Our colleagues, Adam Sabra and Sherene Seikaly, who teach in the North Africa and the Middle East Field, help students interested in bridging the rather contemporary and ahistorical Sub-Saharan Africa-North Africa divide. Please check their profiles in the North Africa-Middle East Field.
We also work with faculty in other departments, who are affiliated with history, such as Peter Bloom, who researches film and media in Africa.

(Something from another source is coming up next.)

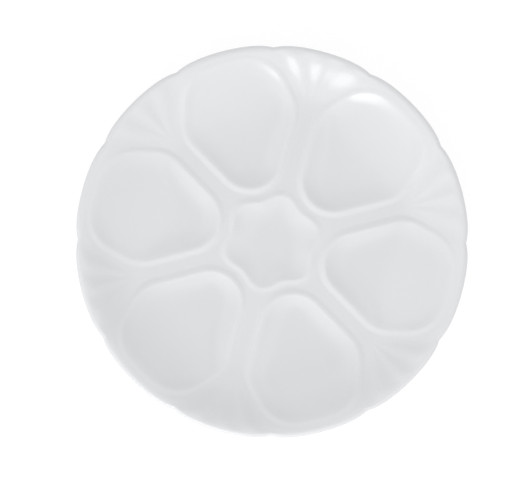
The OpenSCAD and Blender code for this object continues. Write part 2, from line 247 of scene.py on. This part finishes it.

Graduate Courses in the field include:
- African Civilizations
- African Oral Histories
- Comparative Colonialism
- African Nationalism and Self-Liberation
- Gender and Sexualities in Africa
- Development in Africa
- Subaltern Studies: Africa and Beyond
- Critical Studies of the (Post-)Colonial Archive
Prospective graduate students will take their core seminars within the field but are also encouraged to both craft independent readings seminars and to take courses in other fields and outside the department. In addition, students can decide to graduate with a History degree with an emphasis in another department (such as Black Studies, Feminist Studies, Political Science, or Global Studies). Students will learn at least one African language before they can conduct their fieldwork.
Prospective students should apply through the normal application channels. However, we encourage that they contact the professor(s) with whom they wish to work BEFORE tendering their application packet.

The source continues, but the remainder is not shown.